Dissecting dead animals back on trustees' plate

Vancouver Courier
Apr 13, 2005
By Naoibh O'Connor
Staff writer

Books, videotapes, models, films and computers may replace hands-on animal dissections for squeamish Vancouver students.

This Wednesday, members of Vancouver school district's education and student services committee will debate a draft policy requiring teachers to inform students of their right to opt out of animal dissections in class for religious or ethical reasons, as long as they complete a comparable activity such as a computer model of a dissection.

Lesley Fox, a 29-year-old East Side animal rights activist, raised the issue with the Vancouver School Board in January. Subsequent consultation with students, principals, teachers' associations and parents found support for implementing a student choice policy, although the Vancouver Secondary Teachers' Association has reservations.

Stuart Mackinnon, VSTA vice-president, said the policy is unnecessary because school regulations do not stop students from opting out now. He said he's never heard of anyone within the system complaining about class dissection.

Mackinnon suspects initiating a policy may force the board to spend money on computer software or other resources that would be used to complete a replacement assignment. He questions whether good dissection software exists.

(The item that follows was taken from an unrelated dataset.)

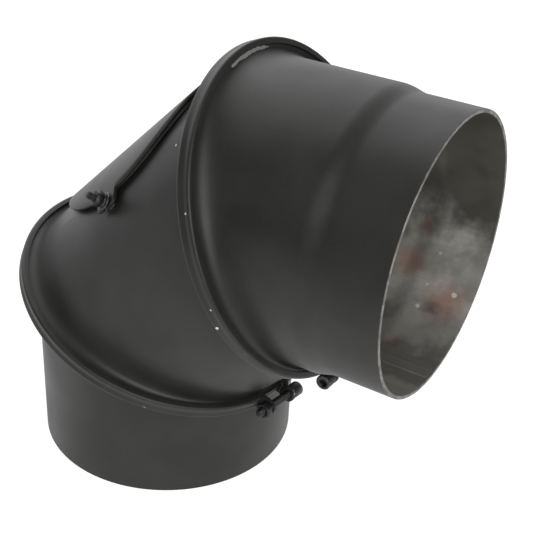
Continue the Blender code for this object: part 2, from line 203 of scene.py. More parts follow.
def bare_sheet(name, axes, rust=(), spatter=()):
    """Bare steel under painted shade, with (point on the piece, radius) for each rusty patch and paint spatter."""
    finish, tree, shader = start_finish(name)
    place = own_place(tree, axes)
    rolled = grain(tree, stretched(tree, place, (1.0, 1.0, 0.035)), 1300.0, 2.0)
    clouds = grain(tree, place, 26.0, 4.0, 0.6)
    colour = mixed(tree, between(tree, clouds, 0.40, 0.60), SHEET_CLOUD, SHEET_GREY)
    colour = mixed(tree, between(tree, rolled, 0.35, 0.75, 0.0, 0.45), colour, SHEET_CLOUD)
    for centre, radius in rust:
        away = tree.nodes.new("ShaderNodeVectorMath")
        away.operation = "DISTANCE"
        plug(tree, away.inputs[0], place)
        away.inputs[1].default_value = centre
        ragged = maths(tree, "ADD", away.outputs["Value"],
                       maths(tree, "MULTIPLY", grain(tree, place, 120.0, 3.0), radius))
        patch = between(tree, ragged, radius * 0.6, radius * 1.8, 0.80, 0.0)
        colour = mixed(tree, patch, colour, RUST)
    # Painted shade: the inside is darkened over its low-X side and along its high-X edge, measured on the piece's
    # own X with a ragged border.
    place_x = tree.nodes.new("ShaderNodeSeparateXYZ")
    plug(tree, place_x.inputs[0], place)
    ragged_x = maths(tree, "ADD", place_x.outputs[0],
                    between(tree, clouds, 0.3, 0.7, -0.012, 0.012))
    colour = mixed(tree, between(tree, ragged_x, *PAINTED_SHADE_LOW_X_EDGE, 0.92, 0.0), colour, PAINTED_SHADE_LOW_X)
    colour = mixed(tree, between(tree, ragged_x, *PAINTED_SHADE_HIGH_X_EDGE, 0.0, 0.75), colour, PAINTED_SHADE_HIGH_X)
    for centre, radius in spatter:
        colour = mixed(tree, spot(tree, place, centre, radius), colour, SPATTER)
    plug(tree, shader.inputs["Base Color"], colour)
    shader.inputs["Metallic"].default_value = 0.7
    sheen = between(tree, grain(tree, place, 60.0, 3.0), 0.3, 0.7, 0.34, 0.48)
    plug(tree, shader.inputs["Roughness"], sheen)
    marks = raised(tree, rolled, 0.000012)
    pits = raised(tree, between(tree, grain(tree, place, 700.0, 2.0), 0.66, 0.74), -0.00004, marks)
    plug(tree, shader.inputs["Normal"], pits)
    return finish


def cut_edge(name, axes):
    """A sheared edge: bright steel with fine marks across it, and some paint left on it."""
    finish, tree, shader = start_finish(name)
    place = own_place(tree, axes)
    left = between(tree, grain(tree, place, 180.0, 3.0, 0.6), 0.36, 0.62, 0.25, 0.80)
    colour = mixed(tree, left, (0.30, 0.285, 0.26, 1.0), PAINT_LIGHT)
    plug(tree, shader.inputs["Base Color"], colour)
    plug(tree, shader.inputs["Metallic"], maths(tree, "SUBTRACT", 1.0, left))
    shader.inputs["Roughness"].default_value = 0.48
    plug(tree, shader.inputs["Normal"], raised(tree, grain(tree, place, 2400.0, 2.0), 0.00002))
    return finish


BORE_RADIUS = 0.075
WALL = 0.002
TUBE_RADIUS = BORE_RADIUS + WALL
MITRE = math.radians(22.5)
RIM_RADIUS = TUBE_RADIUS / math.cos(MITRE) + 0.00466
RIM_GAP = 0.0012
BAND_FOOT = RIM_RADIUS - 0.0016
FLARE_LENGTH = 0.015
FLARE_SHARE, FLARE_ROOM = 0.8, 0.8
PLAIN_TUBE = 0.042
EDGE_ROUND = 0.00025
AROUND = 168
BEND_STEPS = 9
PAINTED, INSIDE, EDGE = 0, 1, 2


def axes_at(origin, along, across):
    """A frame with its Z along, and its X as near to across as it can be."""
    z = Vector(along).normalized()
    y = z.cross(Vector(across)).normalized()
    turn = Matrix((y.cross(z), y, z)).transposed().to_4x4()
    return Matrix.Translation(Vector(origin)) @ turn


def piece_from(name, bm, axes, finishes, crease=32):
    """A piece from a mesh in metres, placed on its axes and shaded smooth but for its edges."""
    bmesh.ops.remove_doubles(bm, verts=bm.verts, dist=1e-7)
    bmesh.ops.recalc_face_normals(bm, faces=bm.faces)
    bmesh.ops.transform(bm, matrix=axes, verts=bm.verts)
    mesh = bpy.data.meshes.new(name)
    bm.to_mesh(mesh)
    bm.free()
    mesh.shade_smooth()
    mesh.set_sharp_from_angle(angle=math.radians(crease))
    for finish in finishes:
        mesh.materials.append(finish)
    piece = bpy.data.objects.new(name, mesh)
    bpy.context.scene.collection.objects.link(piece)
    return piece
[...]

"Certainly having computers in the lab is a really good idea, but this is mandating the board to do something to spend money. Is this where we want to spend the money right now? It might be," he said.

Regular dissections do cost money. Although which dissections are completed differs from school to school, in general students dissect cow eyes in Grade 8 and frogs, worms, crayfish, starfish, grasshoppers, flatworms and rats in Biology 11. Biology 12 students dissect fetal pigs. Most of the specimens come from south of the border.

Frogs, priced at roughly $5 each, and insects are bought from collectors in the U.S. and sometimes from Mexico. Typically, one frog is used by two students.

Fetal pigs, which cost between $16 and $25 and are used by three students, are purchased from American slaughterhouses. When a sow is sold to a slaughterhouse and is found pregnant, the fetus is removed for scientific use.

Cows' eyeballs are also obtained from slaughterhouses, but there is a ban on importing these from the U.S. so they're usually purchased in Canada. A pail of 100 is $257. Vacuum packs of 10 are $23, but they only last a year, while the pail lasts much longer.

Rats are purchased from stocks bred for scientific use.

On Monday, Green Party trustee Andrea Reimer was leaning toward the policy, although she hadn't yet read the recommendation in detail.

"It's probably not a big issue, but for those who it is a big issue for, it's probably the difference between a positive and a negative school experience," she said, noting she's received a number of emails from students who back the proposed policy.